Momentarily toxin free - The Songhua River, China.
by Staff Writers
Beijing (AFP) Mar 13, 2006
China's top environmental official said Saturday the thawing of ice in the spring will not repollute the Songhua River, the scene of a severe toxic chemical spill last year. "The final conclusion is that this spring, the Songhua River will not have a second incident of pollution," Zhou Shengxian, director of the State Environmental Protection Administration, told reporters at a news conference.

A blast ripped through a PetroChina chemical factory on November 13 in China's northeastern Jilin province, spewing tonnes of toxic benzene into the river.

An 80-kilometer-long (50-mile) slick of benzene consequently surged down the Songhua into the city of Harbin leaving up to four million people without tap water for days.
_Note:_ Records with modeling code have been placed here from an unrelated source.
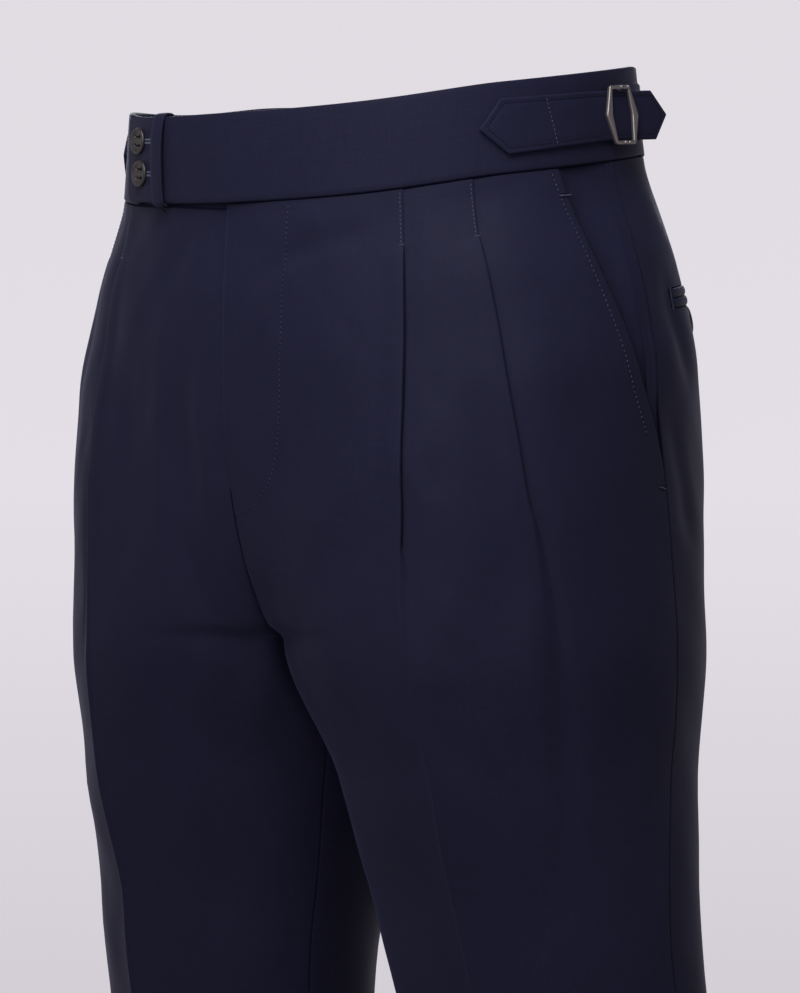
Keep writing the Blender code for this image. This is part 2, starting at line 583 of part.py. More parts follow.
def add_buckle(name, mirror):
    """Six-sided frame over the strap, with a bar behind the strap on two lugs."""
    origin, along, up, normal = strap_frame(BUCKLE["along"])
    thick = BUCKLE["thick"]
    rest = STRAP["cloth"] / 2 + BUCKLE["gap"]

    def at(a, u, n):
        return origin + along * a + up * u + normal * n

    corners = [(1, 0), (1, 1), (-1, 1), (-1, 0), (-1, -1), (1, -1)]
    section = [(0, 0), (0, 0.7), (0.15, 1), (0.85, 1), (1, 0.7), (1, 0)]
    rings = []
    for a, u in corners:
        outer = np.array([a * BUCKLE["half_end" if u else "half_middle"], u * BUCKLE["half_height"]])
        inner = np.array([a * BUCKLE["opening_end" if u else "opening_middle"], u * BUCKLE["opening_height"]])
        rings.append([at(*(outer + (inner - outer) * r), rest + thick * n) for r, n in section])
    count = len(section)
    verts = np.array(rings).reshape(-1, 3)
    faces = []
    for r in range(len(corners)):
        q = (r + 1) % len(corners)
        for c in range(count):
            n = (c + 1) % count
            faces.append((r * count + c, r * count + n, q * count + n, q * count + c))
    buckle = add_object(name, verts, faces, GUNMETAL, mirror)

    bar = BUCKLE["bar_radius"]
    depth = -rest - bar
    lug_half = BUCKLE["lug_half"]
    turns = np.linspace(0, 2 * math.pi, 8, endpoint=False)
    bar_rings = [np.array([at(bar * math.cos(t), u, depth + bar * math.sin(t)) for t in turns])
                 for u in (-BUCKLE["bar_half"], BUCKLE["bar_half"])]
    tools = [tube(bar_rings)]
    for sign in (-1, 1):
        low, high = sorted((sign * BUCKLE["lug_in"], sign * BUCKLE["lug_out"]))
        low_n = depth - bar - 0.15
        tools.append(tube([np.array([at(-lug_half, u, low_n), at(lug_half, u, low_n),
                                     at(lug_half, u, rest + 0.6 * thick), at(-lug_half, u, rest + 0.6 * thick)])
                           for u in (low, high)]))
    for i, (tool_verts, tool_faces) in enumerate(tools):
        tool = add_object(f"{name}_tool_{i}", tool_verts, tool_faces, GUNMETAL, mirror)
        tool.hide_render = True
        tool.display_type = "WIRE"
        union = buckle.modifiers.new(f"join_{i}", "BOOLEAN")
        union.operation = "UNION"
        union.object = tool
    return buckle


def add_loop(name, mirror):
    """Flat strip under the strap that holds the buckle's bar to the band."""
    half = LOOP["width"] / 2
    outer = BAND_PROUD + SEAM_GAP + LOOP["cloth"]
    s = np.linspace(LOOP["first"], LOOP["last"], 7)
    heights = [STRAP["height"] + half, STRAP["height"], STRAP["height"] - half]
    verts, faces = wall(np.array([on_form(s, h, outer) for h in heights]),
                        np.array([on_form(s, h, outer - LOOP["cloth"]) for h in heights]))
    return add_object(name, verts, faces, WOOL, mirror)


def main():
    for obj in list(bpy.data.objects):
        bpy.data.objects.remove(obj, do_unlink=True)
    button_lift = BAND_PROUD + TAB_LIFT + SEAM_GAP
    opening = 0.5 * (BACK_POCKET["top"] + BACK_POCKET["bottom"])
    for side, mirror in (("left", False), ("right", True)):
        add_front(f"front_{side}", mirror)
        add_back(f"back_{side}", mirror)
        add_facing(f"pocket_facing_{side}", mirror)
        add_jet(f"jet_upper_{side}", BACK_POCKET["top"] - SEAM_GAP, opening + SEAM_GAP / 2, mirror)
        add_jet(f"jet_lower_{side}", opening - SEAM_GAP / 2, BACK_POCKET["bottom"] + SEAM_GAP, mirror)
        add_button(f"back_button_{side}", BACK_BUTTON["place"], BACK_POCKET["bottom"] - BACK_BUTTON["below"],
                   SEAM_GAP, BACK_BUTTON["diameter"], mirror)
        add_strap(f"strap_{side}", mirror)
        add_loop(f"buckle_loop_{side}", mirror)
        add_buckle(f"buckle_{side}", mirror)
    add_waistband_left("waistband_left")
    add_waistband_right("waistband_right")
    add_keeper("keeper")
    for button in TAB_BUTTONS:
        add_button(f"tab_button_{button['name']}", button["place"], button["height"], button_lift, 15.0)


main()
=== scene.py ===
"""Looks of a pair of pleated dress trousers: fine wool cloth, sewing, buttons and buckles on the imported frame.

Lengths are in millimetres and angles in degrees; MM turns millimetres into Blender's metres. The origin is
the middle of the waist seam, +Z is up, the front faces -Y and the wearer's left is +X.

A place on the cloth is (s, h): h is the height above the waist seam and s runs round one half of the
trousers: 0 at the middle front (the inseam below the crotch), 0.5 at the front crease, 1 at the side seam,
1.5 at the back crease and 2 at the middle back. The right half is the left one mirrored.
"""
import math

import bpy
import numpy as np
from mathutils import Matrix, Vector


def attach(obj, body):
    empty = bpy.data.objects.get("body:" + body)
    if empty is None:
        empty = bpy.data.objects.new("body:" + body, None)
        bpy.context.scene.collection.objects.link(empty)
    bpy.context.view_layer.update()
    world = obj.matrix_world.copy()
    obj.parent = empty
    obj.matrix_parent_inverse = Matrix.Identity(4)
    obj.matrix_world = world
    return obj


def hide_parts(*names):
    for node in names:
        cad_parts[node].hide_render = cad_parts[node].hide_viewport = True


bl_info = {
    "name": "Pleated dress trousers",
    "version": (1, 0, 0),
    "blender": (4, 5, 0),
    "location": "3D View > Sidebar > Trousers",
    "description": "Builds the cloth, sewing and fastenings of pleated dress trousers on their frame",
    "category": "Object",
}

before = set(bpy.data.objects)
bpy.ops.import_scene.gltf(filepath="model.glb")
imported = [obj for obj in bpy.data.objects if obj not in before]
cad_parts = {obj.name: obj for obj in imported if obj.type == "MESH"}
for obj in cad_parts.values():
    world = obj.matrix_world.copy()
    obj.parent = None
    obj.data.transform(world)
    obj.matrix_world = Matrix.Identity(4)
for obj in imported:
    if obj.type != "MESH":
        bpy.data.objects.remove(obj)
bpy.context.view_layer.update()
MM = 0.001
SIDES = ("left", "right")

# ---- Sizes of the cut ---------------------------------------------------------------------------------
BAND_HEIGHT = 50.0
BAND_PROUD = 0.8            # how far the waistband stands out from the panels below it
BAND_THICKNESS = 2.4
CROTCH = -260.0
HEM = -1030.0
HEM_TURN_UP = 42.0
LEG_CLEARANCE = 3.0         # how near a leg comes to the middle plane
LEG_ROUNDING = 4.0          # how softly it is kept off that plane
EDGE = 1e-6                 # slack in s for what lies past a joined edge
SEAM_GAP = 0.3
FOLD_STEP = 0.55            # from the middle of a cloth layer to the middle of the one folded under it

FLY_LAP = 10.0              # how far the right front runs on under the left one
FLY_DROP = 1.35             # how deep it lies there
FLY_LAP_END = -160.0        # the height at which the lap starts to turn into a seam
FLY_DROP_END = -172.0       # the height at which it has become one
FLY_EDGE = dict(rise=0.95, width=2.6, start=-178.0, full=-166.0)     # the left front's edge along the fly
CREASE = dict(rise=0.55, width=1.3)
DART = dict(place=1.3, lean=0.0001, depth=0.45, width=0.7)

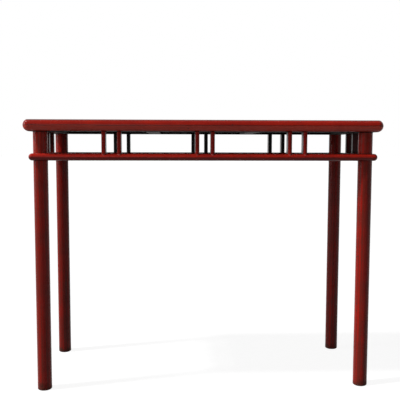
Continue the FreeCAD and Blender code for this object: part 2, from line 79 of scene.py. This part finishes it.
def coat(piece, main, *others):
    """Coat a piece all over, and again, in other colours, on the faces that look in given directions."""
    piece.data.materials.append(main)
    for number, (colour, directions) in enumerate(others, start=1):
        piece.data.materials.append(colour)
        for face in piece.data.polygons:
            if any(face.normal.dot(direction) > SQUARE_ON for direction in directions):
                face.material_index = number


def add_node(tree, kind, inputs=None, **settings):
    """Add a shader node, set it up, and feed its inputs with values or with other nodes' outputs."""
    node = tree.nodes.new(kind)
    for name, setting in settings.items():
        setattr(node, name, setting)
    for socket, source in (inputs or {}).items():
        if isinstance(source, bpy.types.NodeSocket):
            tree.links.new(source, node.inputs[socket])
        else:
            node.inputs[socket].default_value = source
    return node


def new_group(name, inputs, outputs):
    """Start a shader node group with named sockets, and give its tree, its input and output nodes."""
    tree = bpy.data.node_groups.new(name, "ShaderNodeTree")
    for direction, sockets in (("INPUT", inputs), ("OUTPUT", outputs)):
        for socket, kind in sockets.items():
            tree.interface.new_socket(socket, in_out=direction, socket_type=f"NodeSocket{kind}")
    return tree, tree.nodes.new("NodeGroupInput").outputs, tree.nodes.new("NodeGroupOutput").inputs


def masked(tree, value, none, full):
    """Turn a value into a mask that goes smoothly from 0 where it is none to 1 where it is full."""
    ramp = add_node(tree, "ShaderNodeMapRange", {"Value": value, "From Min": none, "From Max": full},
                    interpolation_type="SMOOTHSTEP")
    return ramp.outputs["Result"]


def combined(tree, operation, first, second):
    """Combine two values by a mathematical operation, kept between 0 and 1."""
    node = add_node(tree, "ShaderNodeMath", {0: first, 1: second}, operation=operation, use_clamp=True)
    return node.outputs["Value"]


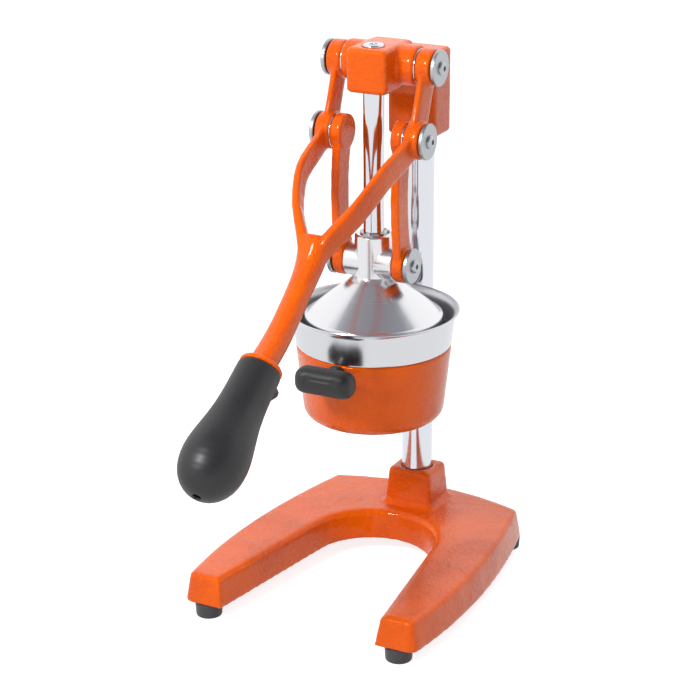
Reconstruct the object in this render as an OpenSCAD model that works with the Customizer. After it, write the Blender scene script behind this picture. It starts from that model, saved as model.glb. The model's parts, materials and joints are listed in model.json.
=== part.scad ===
// Lever citrus juice press: a cast fork lever pushes a press cup down onto a reamer.
// Sizes are millimetres. The origin lies on the table under the press axis,
// +X is the user's right, -Y faces the user and +Z is up.
// The pose is the pressed one: lever down, cup inside the juice bowl.

/* [Base] */
// Height of the rubber feet under the cast base
foot_h = 11; // [7:0.5:16]
// Radius of a rubber foot where it meets the base
foot_r = 10.7; // [8.5:0.1:12]
// Thickness of the cast base
base_t = 24; // [20:0.5:32]
// Reach of the two legs in front of the press axis
leg_reach = 127.5; // [110:0.5:150]
// Half width of the base at the leg ends, outside
leg_end_half = 95.5; // [92:0.5:105]
// Half width of the gap between the legs at the leg ends
gap_end_half = 69.5; // [60:0.5:72]
// Half width of the base at the middle of its bulged sides
bulge_half = 100.4; // [97:0.2:110]
// Half width of the base at its rear corners
rear_half = 83; // [78:0.5:92]
// Distance of the rear corners behind the press axis
rear_reach = 96; // [92:0.5:115]
// How far the rear edge bows out behind the rear corners
rear_bow = 16; // [12:0.5:24]
// Radius of the round end of the gap between the legs
gap_r = 52; // [44:0.5:56]
// Distance of that round end's centre in front of the press axis
gap_centre = 6; // [2:0.5:20]
// Outward taper of the base walls, top to bottom
base_draft = 4.2; // [1:0.1:6]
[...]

The spill also caused alarm in neighboring Russia as the Songhua feeds into the Amur which provides the main source of drinking water for the 600,000 residents of the Russian city of Khabarovsk.

China managed to reduce the risk by increasing the flow of water through reservoirs into the Songhua to dilute the chemical.

Experts however had warned that the problem could become worse in spring when ice flows that have trapped some of the pollution melt.

But Zhou said Saturday that Chinese and Russian experts have analyzed the water and concluded there was currently no danger and would not be any danger once the ice melted.

"Our final conclusion is Songhua River's fish are safe to eat, the dairy products made by farms (on the banks of the river) can be eaten," said Zhou.

Traces of pollution were found in the Amur in December but tests found they presented no danger to humans, Russian officials have said.

China has been embarrassed by the accident, one of the biggest environmental problems it has faced in recent years, which highlighted the environmental costs of its rapid industrialization and economic growth.